Friday, August 28, 2009

I watched the programme "Benefit Busters" last night, mainly for a little local colour as it was set in Hull, but also on the lookout for a dollop of middle class piss-taking. There was some of the former, but little if any of the latter. Still I always feel uncomfortable watching the poor being patronised and exploited for the entertainment of a voyeuristic section of the population.
This was a little better than the usual reality crap. Nobody cried for a start, though there was plenty of despair about. What we got was a useful insight into the racket that is "Back to Work", or whatever it's called. Clearly what we were shown was a means of syphoning off and pocketing large amounts of public money with little accountability on display.
The programme concentrated on three jobseekers. One had no intention of taking the agency jobs he was being offered because he'd been stung before. He preferred to stay on a guaranteed pittance, rather than accept a slightly larger here-today-gone-tomorrow pittance. By the end of the show he was seen to have the correct attitude necessary to survive the system. A second jobseeker, ex-army, took a job he thought was right and was dumped back out on the street a month later, and waited three weeks to have his benefits restored. The third, a young girl full of enthusiasm, willingness and optimism, obtained a job that lasted three weeks. For both of these last two the service provider, A4e would have received a big bonus, with a guarantee that they'd be back to go through the wringer in the near future.
The whole thing stank to high heaven.

Hull's Liberal Democrat council has recently withdrawn financial support from the local Citizen's Advice Bureau forcing it to cease operating. It is to be replaced by this same A4e, so expert at milking the system. This decision will have been justified, no doubt, by the need to cut costs. It will end up, as all these privatisation fiascos end up, by costing us at damned sight more.

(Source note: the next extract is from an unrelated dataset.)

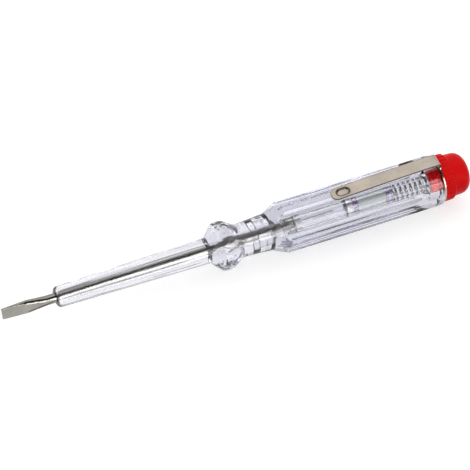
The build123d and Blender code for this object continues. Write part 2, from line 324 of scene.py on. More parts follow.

'On the 28th June 2009, The Guardian disclosed information regarding to a fraud investigation into A4E which was instigated after the Department for Work & Pensions uncovered discrepencies in its "confirmation of employment" forms - discrepencies which centred upon the falsifaction of employer's signatures by a number of recruiters. Further to this, as the largest New Deal scheme provider, A4E has a turnover of over £145 million and yet has only helped 19,725 people back to work (a figure which is almost impossible to qualify as the success of the applicant in actually keeping the job is not disclosed). Alongside the widespread corruption which has recently been uncovered in various recruitment companies, these statistics have called into question the actual necessity of spending tax payer's money on these schemes as their vast and lucrative turnovers as private businesses are in direct opposition to their limited public service. Regardless of the evident fraud of A4E the DWP currently have no plans of stopping Flexible New Deal contracts being awarded to the company in 2009.'




2 comments:

historian said...

I agree with you, but you're a bit out of date with the A4e Community Legal Advice Centre. It's been running for 6 months now. The CAB was given government funding to keep going. The Leicester CLAC (the only other one where the contract went to A4e) has been running for over a year. After the Hull one the government decided it wasn't a good idea after all.
A4e has fingers in many pies - all of them milking public money to make a private fortune for the boss.

Jemmy Hope said...

Thanks for the correction and the additional information. Good to know A4e are not getting it all their own way.